What is a SAFE and should I use one for my seed round?
A Simple Agreement for Future Equity — SAFE — is a standardized instrument created by Y Combinator that allows investors to put in money now in exchange for equity at a future priced round, at a discount or with a valuation cap. SAFEs have become the dominant instrument for pre-seed and seed rounds because they are simple, fast to close, and inexpensive to execute compared to priced equity rounds. The risk for founders is that multiple SAFE rounds without careful cap table management can create unexpected dilution when they all convert at a Series A. Understand the math of your cap table before stacking multiple SAFEs.
How long should I expect the fundraising process to take?
From first investor conversation to money in the bank, a seed round typically takes three to six months for founders who are not well-networked in venture circles and one to three months for founders with warm introductions and strong traction. Series A processes are typically more formal and take three to five months from initiation to close. Planning your runway to accommodate a fundraise that takes longer than expected — targeting to begin the process with twelve months of runway rather than six — is one of the most important practical decisions founders make.

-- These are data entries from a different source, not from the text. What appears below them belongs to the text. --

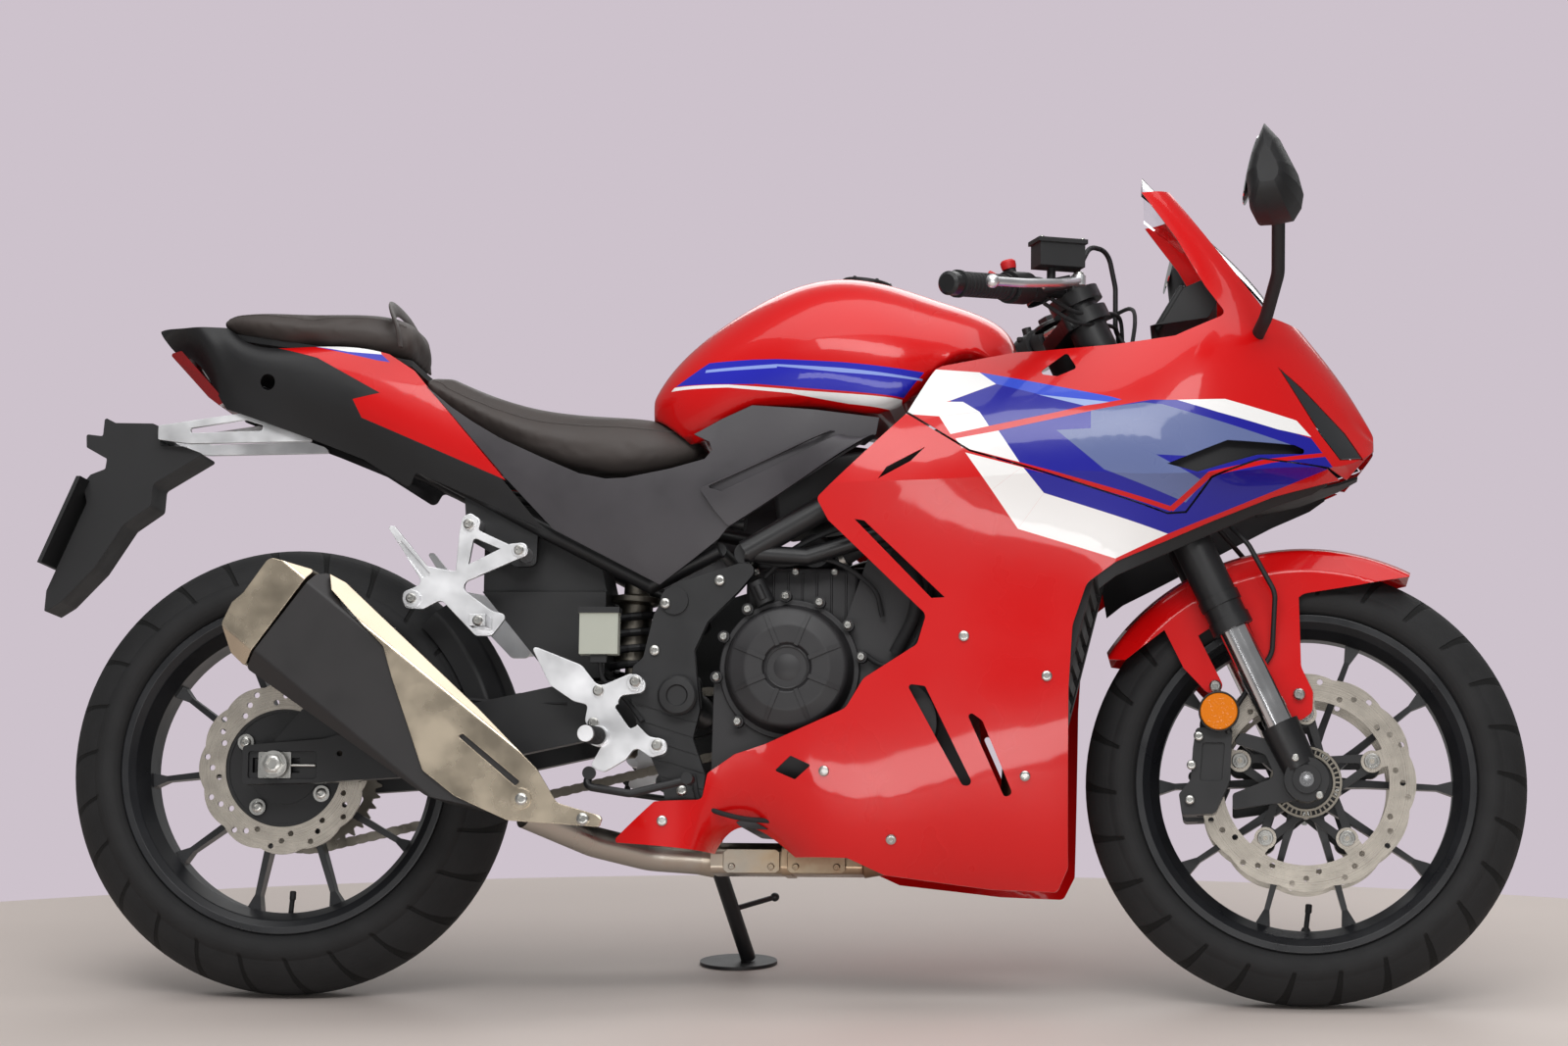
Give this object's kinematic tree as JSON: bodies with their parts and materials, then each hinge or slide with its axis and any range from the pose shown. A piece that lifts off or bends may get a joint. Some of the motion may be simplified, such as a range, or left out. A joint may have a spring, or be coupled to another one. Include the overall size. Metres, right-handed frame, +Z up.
{
  "type": "sport motorcycle",
  "caption": "A fully faired road motorcycle of sport type that leans on its side stand, with wheels that turn, a fork that steers and a stand that folds.",
  "frame": {"origin": "On the floor, below the centre of the bounding box.", "axes": "+X is forward, +Y to the rider's left and +Z up from the floor. The machine leans 12 degrees to its left, on its side stand."},
  "size_m": [2.0677, 0.8422, 1.1946],
  "materials": {
    "tyre_rubber": "matt black rubber",
    "dark_wheel_paint": "dark grey paint",
    "brake_steel": "ground steel",
    "black_metal": "satin black",
    "chrome_steel": "polished",
    "chain_steel": "dull steel",
    "bare_aluminium": "cast, bare",
    "exhaust_steel": "heat-tinted steel",
    "grip_rubber": "matt",
    "black_plastic": "grained",
    "red_paint": "gloss paint on plastic",
    "clear_screen": "clear",
    "lamp_glass": "clear over a dark lamp",
    "red_lens": "red lens",
    "seat_cover": "grained synthetic leather"
  },
  "bodies": {
    "chassis": {"axle_blocks": "chrome_steel", "clutch_cover": "black_metal", "collector": "exhaust_steel", "drive_chain": "chain_steel", "engine": "bare_aluminium", "engine_covers": "black_metal", "exhaust_pipes": "exhaust_steel", "foot_hangers": "bare_aluminium", "foot_levers": "black_metal", "front_sprocket": "chain_steel", "fuel_tank": "red_paint", "headlamps": "lamp_glass", "inner_panels": "black_plastic", "main_frame": "black_metal", "mirrors": "black_plastic", "pillion_hangers": "bare_aluminium", "pillion_seat": "seat_cover", "pivot_bolt": "chrome_steel", "pivot_plates": "black_metal", "plate_arm": "bare_aluminium", "plate_holder": "black_metal", "radiator": "bare_aluminium", "rear_axle": "chrome_steel", "rear_brake": "black_metal", "rider_seat": "seat_cover", "seat_rails": "black_metal", "side_covers": "black_plastic", "side_cowl_left": "red_paint", "side_cowl_right": "red_paint", "silencer": "black_metal", "silencer_cap": "bare_aluminium", "silencer_shield": "bare_aluminium", "swingarm": "black_metal", "tail_covers": "black_plastic", "tail_deck": "black_plastic", "tail_lamp": "red_lens", "tail_panels": "red_paint", "upper_cowl": "red_paint", "windscreen": "clear_screen"},
    "fork_body": {"fork_tubes": "chrome_steel", "fork_sleeves": "black_metal", "fork_feet": "black_metal", "front_axle": "chrome_steel", "yokes": "black_metal", "handlebars": "black_metal", "grips": "grip_rubber", "bar_controls": "black_plastic", "hand_levers": "bare_aluminium", "front_fender": "red_paint", "front_calipers": "black_metal"},
    "front_wheel": {"front_tyre": "tyre_rubber", "front_rim": "dark_wheel_paint", "front_discs": "brake_steel", "front_disc_hubs": "black_metal"},
    "rear_wheel": {"rear_tyre": "tyre_rubber", "rear_rim": "dark_wheel_paint", "rear_disc": "brake_steel", "rear_disc_hub": "black_metal", "rear_sprocket": "chain_steel"},
    "side_stand_leg": {"side_stand": "black_metal"}
  },
  "joints": [
    {"name": "steering", "type": "hinge", "parent": "chassis", "child": "fork_body", "pos_m": [0.44157, -0.03429, 0.80861], "axis": [-0.4305, 0.1877, 0.8829], "range_deg": [-30, 30]},
    {"name": "front_wheel_spin", "type": "hinge", "parent": "fork_body", "child": "front_wheel", "pos_m": [0.73388, -0.14351, 0.29475], "axis": [0, 0.9781, -0.2079], "continuous": true},
    {"name": "rear_wheel_spin", "type": "hinge", "parent": "chassis", "child": "rear_wheel", "pos_m": [-0.67612, -0.14092, 0.30693], "axis": [0, 0.9781, -0.2079], "continuous": true},
    {"name": "side_stand_fold", "type": "hinge", "parent": "chassis", "child": "side_stand_leg", "pos_m": [-0.11112, 0.00904, 0.19962], "axis": [-0.012, 0.9277, 0.3732], "range_deg": [0, 90]}
  ]
}
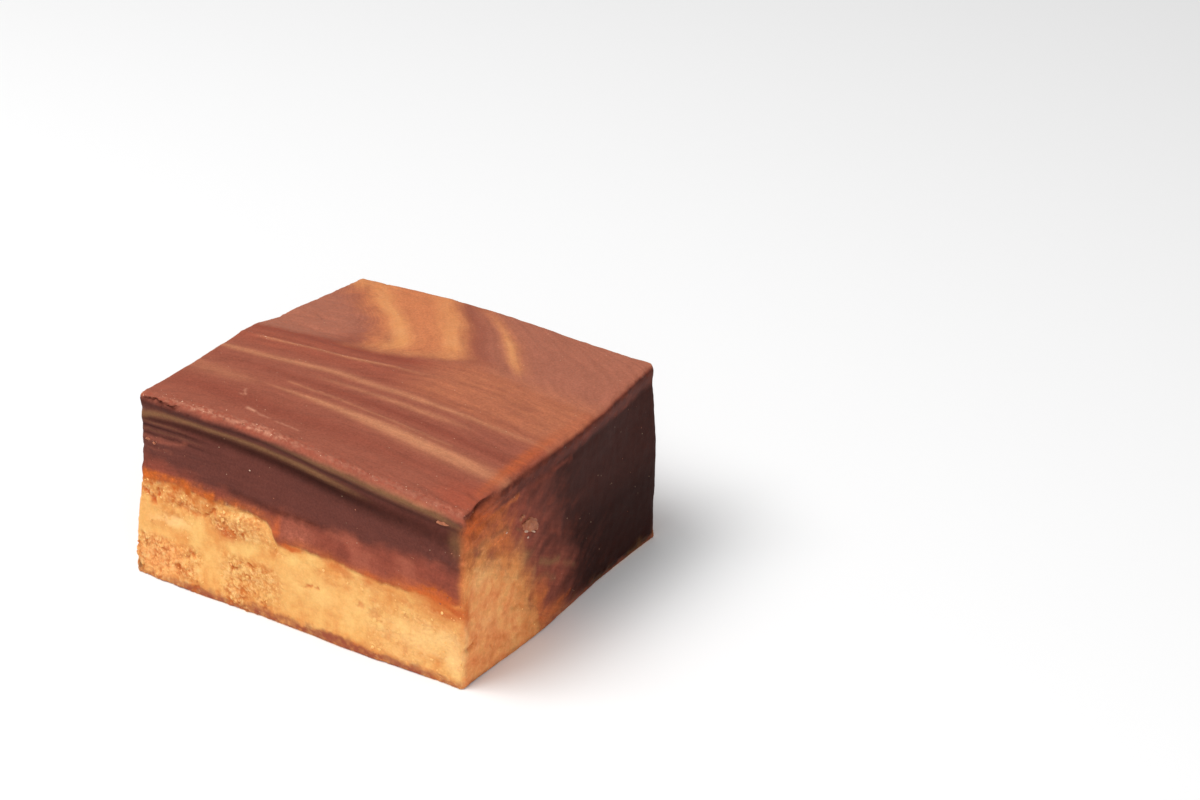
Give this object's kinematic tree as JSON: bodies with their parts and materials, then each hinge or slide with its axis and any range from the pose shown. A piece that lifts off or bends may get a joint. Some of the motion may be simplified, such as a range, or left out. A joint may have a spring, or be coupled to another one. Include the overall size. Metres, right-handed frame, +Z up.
{
  "type": "marbled two-layer fudge square",
  "caption": "Hand-cut square of two-layer fudge: a golden crumbly peanut base under a thick swirl-topped chocolate layer. Lies flat on its foot.",
  "frame": {"origin": "centre of the outline's bounding box, on the plane the foot rests on", "axes": "+Z up out of the swirled top face, +X along the longer side, with the face that shows both layers best at -Y"},
  "size_m": [0.0522, 0.0478, 0.0271],
  "materials": {
    "peanut_fudge": "matt, crumbly, with sugar grains",
    "chocolate_fudge": "soft satin, marbled with caramel and gold streaks"
  },
  "bodies": {
    "root": {"peanut_fudge_base": "peanut_fudge", "chocolate_fudge_top": "chocolate_fudge"}
  },
  "joints": []
}
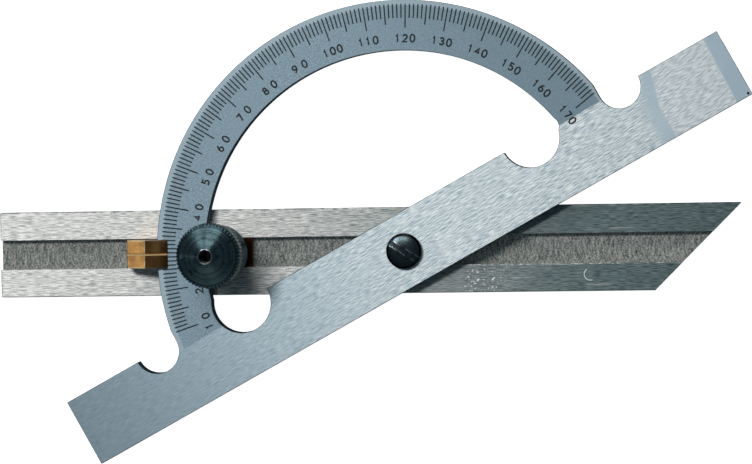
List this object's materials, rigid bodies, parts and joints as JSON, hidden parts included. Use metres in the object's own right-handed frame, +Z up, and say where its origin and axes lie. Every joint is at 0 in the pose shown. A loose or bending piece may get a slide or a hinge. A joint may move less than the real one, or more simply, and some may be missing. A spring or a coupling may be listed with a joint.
{
  "type": "bevel protractor",
  "caption": "Open-arc bevel protractor: graduated half-ring plate with a straight blade, pivoting and sliding on a grooved rail, with brass index and clamp knob",
  "frame": {"origin": "on the pivot axis, at the rail's flat underside", "axes": "+X along the rail towards its mitred end, +Y towards the arc's side, +Z up from the rail through the plate along the pivot axis"},
  "size_m": [0.122, 0.0739, 0.0192],
  "materials": {
    "ground_steel": "ground lengthwise, milled slot",
    "satin_steel": "satin arc, bar brushed lengthwise",
    "slide_brass": "milled brass",
    "index_brass": "milled brass with an engraved index line",
    "black_oxide": "black oxide on steel",
    "stud_steel": "turned steel",
    "black_knob": "turned, knurled and blackened steel"
  },
  "bodies": {
    "rail_body": {"rail": "ground_steel"},
    "pivot_carriage": {"pivot_block": "slide_brass", "pivot_screw": "black_oxide"},
    "plate_body": {"protractor_plate": "satin_steel"},
    "index_carriage": {"index_block": "index_brass", "clamp_stud": "stud_steel"},
    "knob_body": {"clamp_knob": "black_knob"}
  },
  "joints": [
    {"name": "pivot_slide", "type": "slide", "parent": "rail_body", "child": "pivot_carriage", "axis": [1, 0, 0], "range_m": [-0.02, 0.038]},
    {"name": "plate_turn", "type": "hinge", "parent": "pivot_carriage", "child": "plate_body", "pos_m": [0, 0, 0.0045], "axis": [0, 0, 1], "range_deg": [-18.75, 141.25]},
    {"name": "index_slide", "type": "slide", "parent": "rail_body", "child": "index_carriage", "axis": [1, 0, 0], "range_m": [-0.02, 0.038]},
    {"name": "knob_turn", "type": "hinge", "parent": "index_carriage", "child": "knob_body", "pos_m": [-0.0298, 0, 0.0125], "axis": [0, 0, 1], "range_deg": [0, 360]}
  ],
  "couplings": [
    {"joint": "index_slide", "follows": "pivot_slide", "ratio": 1}
  ]
}
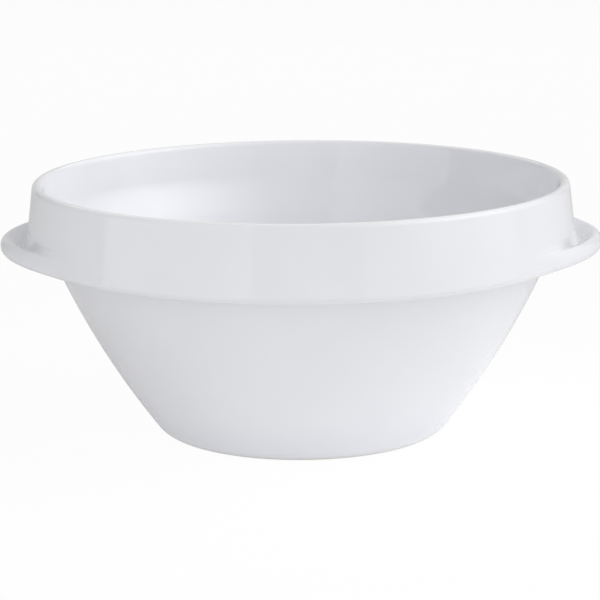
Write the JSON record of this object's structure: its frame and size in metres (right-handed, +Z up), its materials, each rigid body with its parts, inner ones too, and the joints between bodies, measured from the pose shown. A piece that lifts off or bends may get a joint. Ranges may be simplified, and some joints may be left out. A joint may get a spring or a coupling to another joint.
{
  "type": "soup crock",
  "caption": "Tapered round soup crock with an upright collar, a rounded lip, a stacking ledge and two crescent lug handles.",
  "frame": {"origin": "on the crock's axis, at the surface that its foot stands on", "axes": "+Z up out of the mouth, +X through the middle of the right lug, +Y away from the picture's camera"},
  "size_m": [0.1474, 0.1346, 0.0625],
  "materials": {
    "white_glaze": "glossy white glaze over vitrified porcelain",
    "bare_foot": "unglazed, ground smooth"
  },
  "bodies": {
    "root": {"foot_ring": "bare_foot", "bowl_floor": "white_glaze", "bowl_wall": "white_glaze", "rim_collar": "white_glaze", "left_lug_handle": "white_glaze", "right_lug_handle": "white_glaze"}
  },
  "joints": []
}
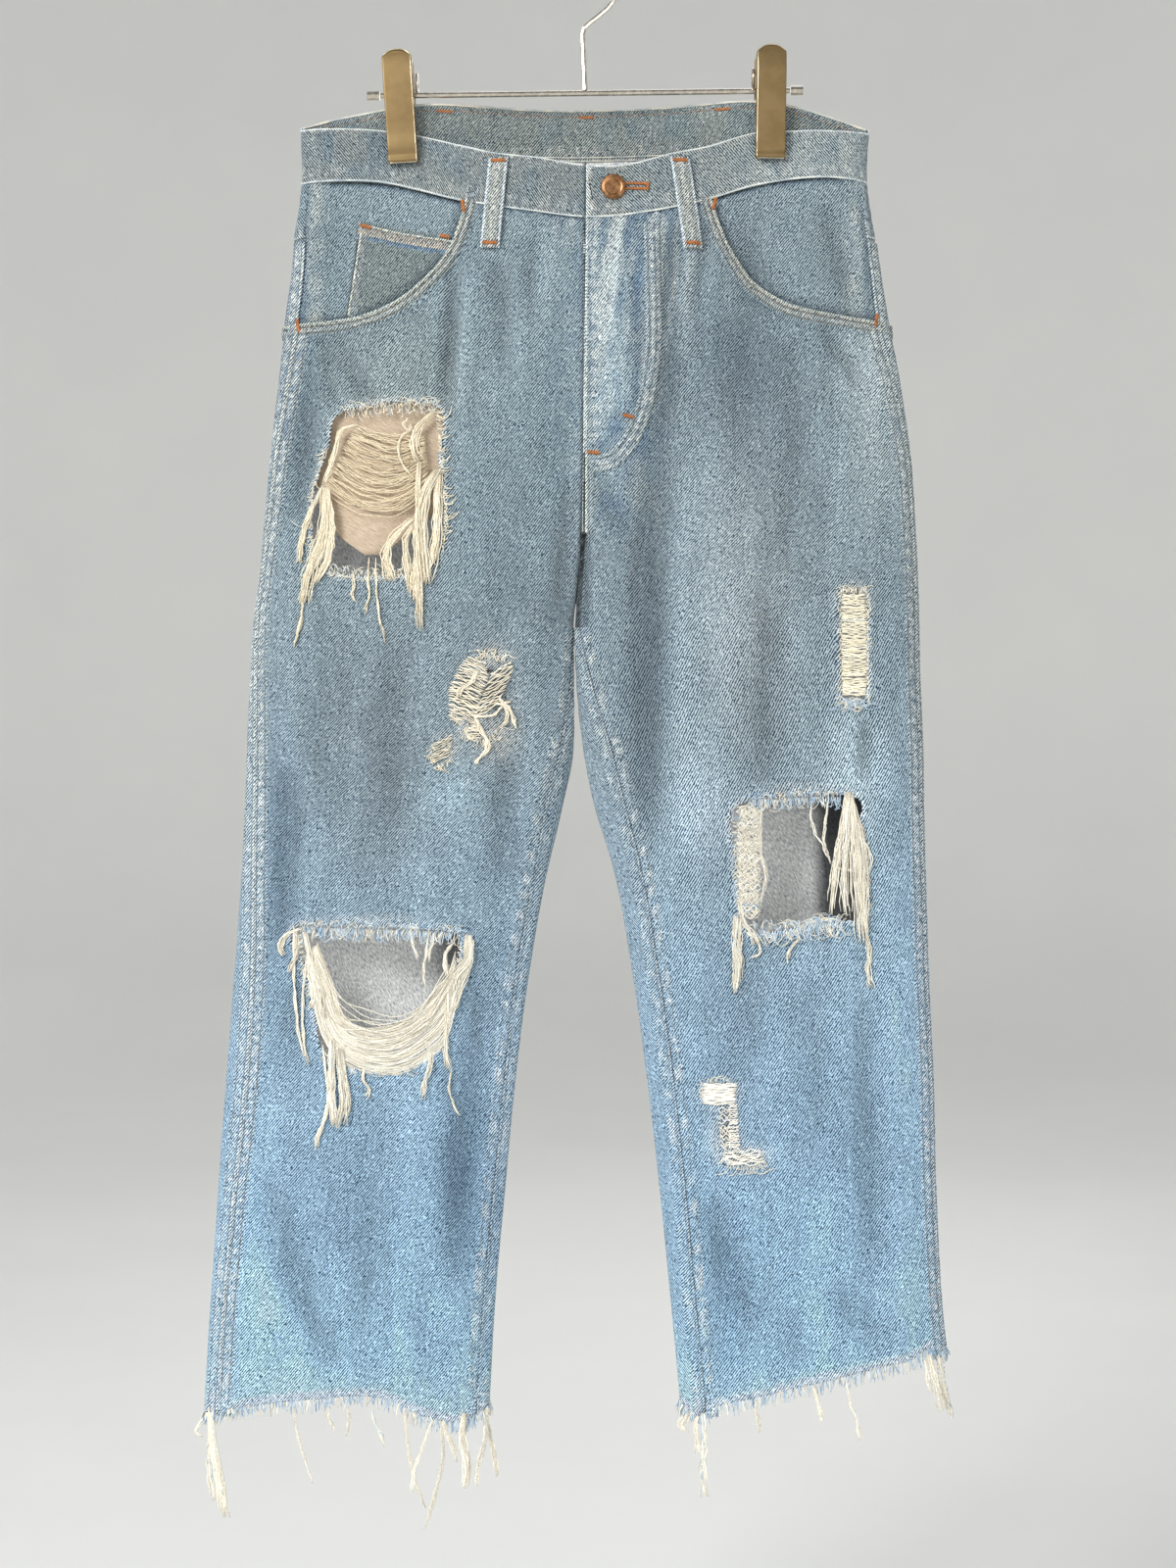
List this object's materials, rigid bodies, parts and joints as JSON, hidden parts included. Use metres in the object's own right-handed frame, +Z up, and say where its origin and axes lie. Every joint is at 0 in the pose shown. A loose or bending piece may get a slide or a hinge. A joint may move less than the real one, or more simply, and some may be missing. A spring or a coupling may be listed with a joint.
{
  "type": "ripped jeans on a clip hanger",
  "caption": "Straight-leg light-wash denim jeans with open rips, frayed threads and raw hems, clipped by the waistband to a wire-hook bar hanger.",
  "frame": {"origin": "the inside top of the hanger's hook, where a rail holds it", "axes": "+Z up, the front of the jeans faces -Y, +X is the wearer's left"},
  "size_m": [0.5496, 0.0646, 1.1595],
  "materials": {
    "denim": "light-wash twill",
    "thread": "frayed cotton weft",
    "pocketing": "plain cotton twill",
    "zip_brass": "dull",
    "copper": "aged copper",
    "nickel": "satin nickel",
    "clip_bronze": "satin bronze"
  },
  "bodies": {
    "root": {"back_panel_left": "denim", "back_panel_right": "denim", "back_pocket_left": "denim", "back_pocket_right": "denim", "bar_end_left": "nickel", "bar_end_right": "nickel", "belt_loop_back_centre": "denim", "belt_loop_back_left": "denim", "belt_loop_back_right": "denim", "belt_loop_front_left": "denim", "belt_loop_front_right": "denim", "button": "copper", "clip_back_left": "clip_bronze", "clip_back_right": "clip_bronze", "clip_front_left": "clip_bronze", "clip_front_right": "clip_bronze", "clip_ring_left": "nickel", "clip_ring_right": "nickel", "coin_pocket": "denim", "fly_facing": "denim", "fly_shield": "denim", "front_panel_left": "denim", "front_panel_right": "denim", "hanger_bar": "nickel", "hanger_hook": "nickel", "hem_fringe_left": "thread", "hem_fringe_right": "thread", "hem_tassel_left_inner": "thread", "hem_tassel_left_middle": "thread", "hem_tassel_left_outer": "thread", "hem_tassel_right_edge": "thread", "hem_tassel_right_inner": "thread", "hem_tassel_right_middle": "thread", "hem_tassel_right_outer": "thread", "knee_swag": "thread", "knee_tassel_inner": "thread", "knee_tassel_outer": "thread", "left_knee_tassel_inner": "thread", "left_knee_tassel_outer": "thread", "left_knee_threads": "thread", "pocket_bag_left": "pocketing", "pocket_bag_right": "pocketing", "pocket_facing_left": "denim", "pocket_facing_right": "denim", "shin_threads": "thread", "thigh_strip_tassel": "thread", "thigh_strip_threads": "thread", "thigh_tassel_inner": "thread", "thigh_tassel_low": "thread", "thigh_tassel_outer": "thread", "thigh_threads": "thread", "waistband": "denim", "worn_patch": "thread", "yoke_left": "denim", "yoke_right": "denim", "zip": "zip_brass"}
  },
  "joints": []
}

When should I approach an accelerator versus raising directly?
Accelerators — Y Combinator, Techstars, and others — provide capital, mentorship, network access, and the credibility of their brand in exchange for equity, typically around seven percent. They are most valuable for founders who are earlier stage, less networked in venture circles, or building in categories where the accelerator's network is particularly strong. The Y Combinator brand specifically opens doors at the seed and Series A stage in ways that are difficult to replicate otherwise. The equity cost is real and worth evaluating against what the accelerator specifically provides for your company at your stage.
What do investors mean when they ask about your unfair advantage?
Unfair advantage is the shorthand for why this team, in this market, at this time has a higher probability of winning than anyone else who could try to build the same thing. It might be deep domain expertise that produces insights competitors cannot access. Proprietary distribution through relationships or channels that are not available to others. Technical depth in a specific area that is genuinely difficult to replicate. Regulatory knowledge in a complex industry. Network effects that the first mover captures. If you cannot articulate your unfair advantage clearly and specifically, you have not yet found the answer — or the answer may be that you do not have one, which is important to know before raising.
The funding roadmap from seed to Series A is a progression of proof. Pre-seed proves you exist and can execute. Seed proves the business model is real. Series A proves it scales. Each stage requires the evidence appropriate to that stage — not more, not less — and trying to raise before you have that evidence is the most common and most costly fundraising mistake founders make.
The investors who will write the checks that matter are evaluating three things at every stage: is the market real, is the team capable, and does the evidence support the story being told. The founders who raise successfully are the ones who have honest answers to all three rather than optimistic answers to one.
Know what stage you are actually at.
Build the evidence that stage requires.
Raise when the evidence is there.
That sequence works more reliably than any pitch technique.